* _SET EXERCISE_: Would you write out the entries below, every one of them, exactly?

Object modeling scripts
----

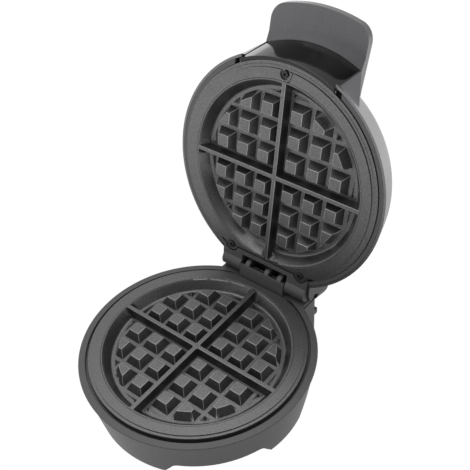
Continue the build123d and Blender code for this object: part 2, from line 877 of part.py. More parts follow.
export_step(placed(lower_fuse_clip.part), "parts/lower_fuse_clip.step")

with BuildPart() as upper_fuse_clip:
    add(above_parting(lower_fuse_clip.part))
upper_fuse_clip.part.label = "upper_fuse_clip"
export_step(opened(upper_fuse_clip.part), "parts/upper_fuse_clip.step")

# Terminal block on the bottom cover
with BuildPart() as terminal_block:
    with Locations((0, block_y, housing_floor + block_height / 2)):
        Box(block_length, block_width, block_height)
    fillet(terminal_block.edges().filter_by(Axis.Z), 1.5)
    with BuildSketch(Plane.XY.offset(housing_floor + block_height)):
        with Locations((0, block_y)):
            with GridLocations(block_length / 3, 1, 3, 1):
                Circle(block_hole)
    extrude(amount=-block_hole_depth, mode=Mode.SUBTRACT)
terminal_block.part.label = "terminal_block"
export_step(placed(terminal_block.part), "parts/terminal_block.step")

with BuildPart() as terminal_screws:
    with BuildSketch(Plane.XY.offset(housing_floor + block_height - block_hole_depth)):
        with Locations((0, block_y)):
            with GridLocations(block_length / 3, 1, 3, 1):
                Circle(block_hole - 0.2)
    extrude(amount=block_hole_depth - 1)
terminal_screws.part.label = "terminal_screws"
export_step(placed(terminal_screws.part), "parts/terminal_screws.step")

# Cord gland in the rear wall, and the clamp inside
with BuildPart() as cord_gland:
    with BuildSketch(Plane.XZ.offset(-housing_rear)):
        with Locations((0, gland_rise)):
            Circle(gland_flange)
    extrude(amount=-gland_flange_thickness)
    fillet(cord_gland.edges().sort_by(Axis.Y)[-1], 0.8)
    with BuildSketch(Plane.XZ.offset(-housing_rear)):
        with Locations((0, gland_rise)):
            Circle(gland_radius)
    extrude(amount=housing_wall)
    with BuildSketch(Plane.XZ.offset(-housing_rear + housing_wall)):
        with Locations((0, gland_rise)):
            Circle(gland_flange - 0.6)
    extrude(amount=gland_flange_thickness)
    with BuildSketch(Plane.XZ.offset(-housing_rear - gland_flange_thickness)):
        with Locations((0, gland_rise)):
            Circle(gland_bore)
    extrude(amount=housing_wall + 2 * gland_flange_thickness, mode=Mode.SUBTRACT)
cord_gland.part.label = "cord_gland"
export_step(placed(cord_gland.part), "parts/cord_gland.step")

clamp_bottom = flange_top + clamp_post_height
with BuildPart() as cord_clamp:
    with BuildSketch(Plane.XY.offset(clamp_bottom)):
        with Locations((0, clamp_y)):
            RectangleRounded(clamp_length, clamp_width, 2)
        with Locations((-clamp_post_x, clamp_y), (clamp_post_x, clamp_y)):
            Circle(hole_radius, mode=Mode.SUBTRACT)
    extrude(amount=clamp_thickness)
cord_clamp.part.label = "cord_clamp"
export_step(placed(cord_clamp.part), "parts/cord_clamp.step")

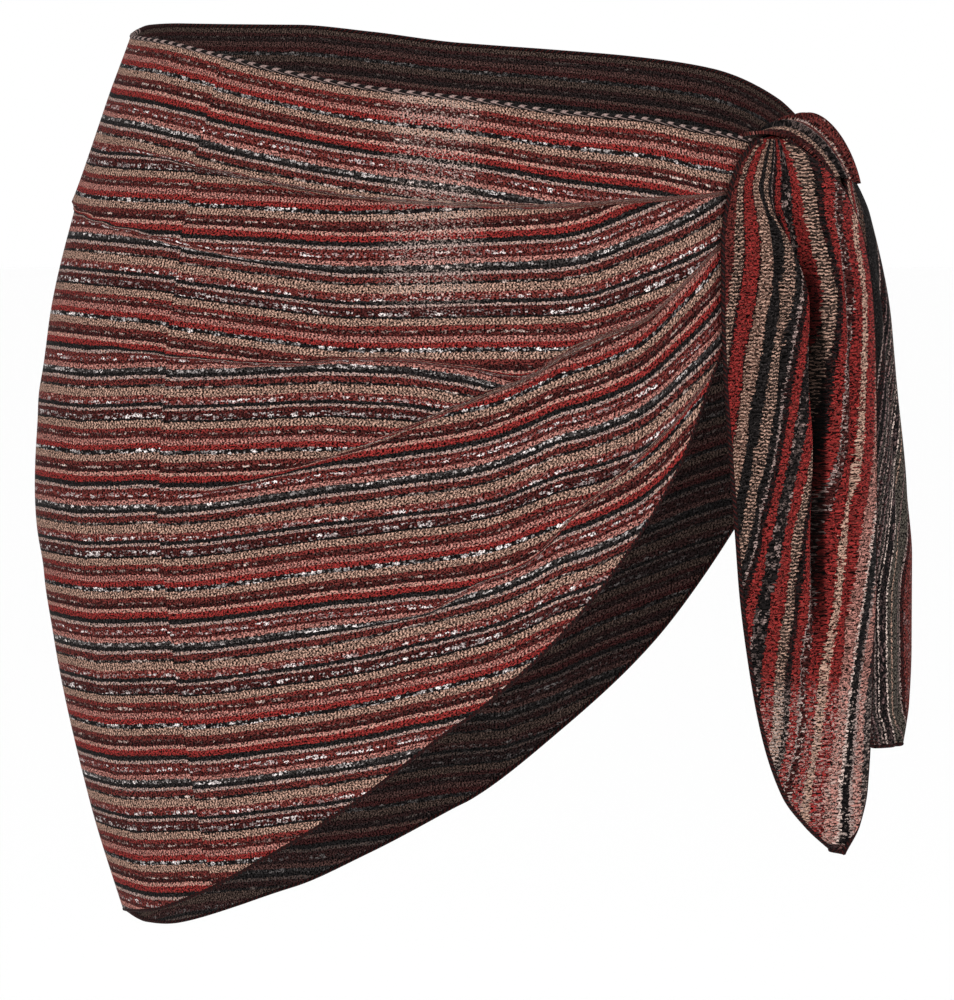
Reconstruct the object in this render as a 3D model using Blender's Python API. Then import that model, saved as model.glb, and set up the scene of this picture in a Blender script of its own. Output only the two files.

----

* _ANSWER TO THIS TASK_:
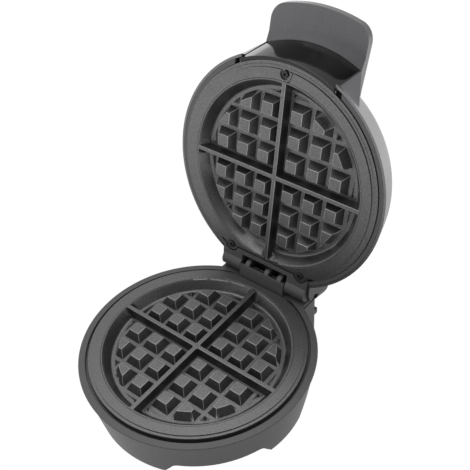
Continue the build123d and Blender code for this object: part 2, from line 877 of part.py. More parts follow.
export_step(placed(lower_fuse_clip.part), "parts/lower_fuse_clip.step")

with BuildPart() as upper_fuse_clip:
    add(above_parting(lower_fuse_clip.part))
upper_fuse_clip.part.label = "upper_fuse_clip"
export_step(opened(upper_fuse_clip.part), "parts/upper_fuse_clip.step")

# Terminal block on the bottom cover
with BuildPart() as terminal_block:
    with Locations((0, block_y, housing_floor + block_height / 2)):
        Box(block_length, block_width, block_height)
    fillet(terminal_block.edges().filter_by(Axis.Z), 1.5)
    with BuildSketch(Plane.XY.offset(housing_floor + block_height)):
        with Locations((0, block_y)):
            with GridLocations(block_length / 3, 1, 3, 1):
                Circle(block_hole)
    extrude(amount=-block_hole_depth, mode=Mode.SUBTRACT)
terminal_block.part.label = "terminal_block"
export_step(placed(terminal_block.part), "parts/terminal_block.step")

with BuildPart() as terminal_screws:
    with BuildSketch(Plane.XY.offset(housing_floor + block_height - block_hole_depth)):
        with Locations((0, block_y)):
            with GridLocations(block_length / 3, 1, 3, 1):
                Circle(block_hole - 0.2)
    extrude(amount=block_hole_depth - 1)
terminal_screws.part.label = "terminal_screws"
export_step(placed(terminal_screws.part), "parts/terminal_screws.step")

# Cord gland in the rear wall, and the clamp inside
with BuildPart() as cord_gland:
    with BuildSketch(Plane.XZ.offset(-housing_rear)):
        with Locations((0, gland_rise)):
            Circle(gland_flange)
    extrude(amount=-gland_flange_thickness)
    fillet(cord_gland.edges().sort_by(Axis.Y)[-1], 0.8)
    with BuildSketch(Plane.XZ.offset(-housing_rear)):
        with Locations((0, gland_rise)):
            Circle(gland_radius)
    extrude(amount=housing_wall)
    with BuildSketch(Plane.XZ.offset(-housing_rear + housing_wall)):
        with Locations((0, gland_rise)):
            Circle(gland_flange - 0.6)
    extrude(amount=gland_flange_thickness)
    with BuildSketch(Plane.XZ.offset(-housing_rear - gland_flange_thickness)):
        with Locations((0, gland_rise)):
            Circle(gland_bore)
    extrude(amount=housing_wall + 2 * gland_flange_thickness, mode=Mode.SUBTRACT)
cord_gland.part.label = "cord_gland"
export_step(placed(cord_gland.part), "parts/cord_gland.step")

clamp_bottom = flange_top + clamp_post_height
with BuildPart() as cord_clamp:
    with BuildSketch(Plane.XY.offset(clamp_bottom)):
        with Locations((0, clamp_y)):
            RectangleRounded(clamp_length, clamp_width, 2)
        with Locations((-clamp_post_x, clamp_y), (clamp_post_x, clamp_y)):
            Circle(hole_radius, mode=Mode.SUBTRACT)
    extrude(amount=clamp_thickness)
cord_clamp.part.label = "cord_clamp"
export_step(placed(cord_clamp.part), "parts/cord_clamp.step")

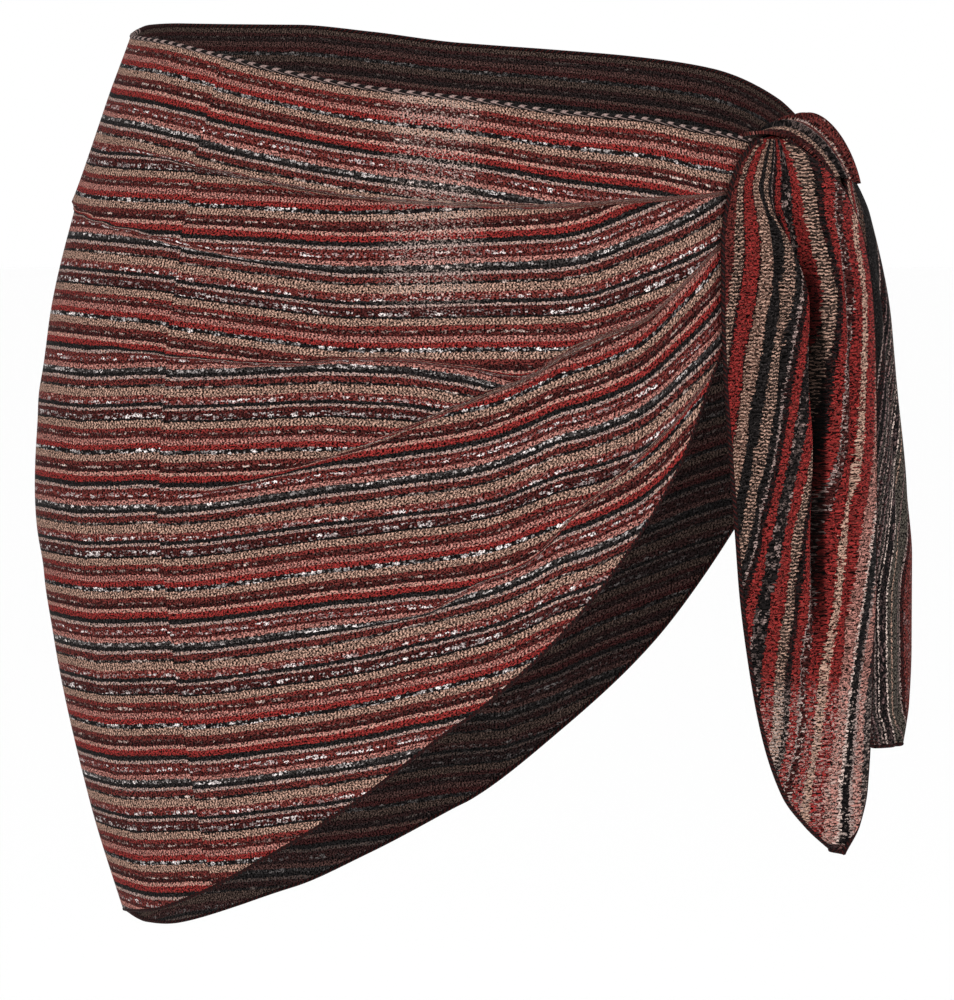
Reconstruct the object in this render as a 3D model using Blender's Python API. Then import that model, saved as model.glb, and set up the scene of this picture in a Blender script of its own. Output only the two files.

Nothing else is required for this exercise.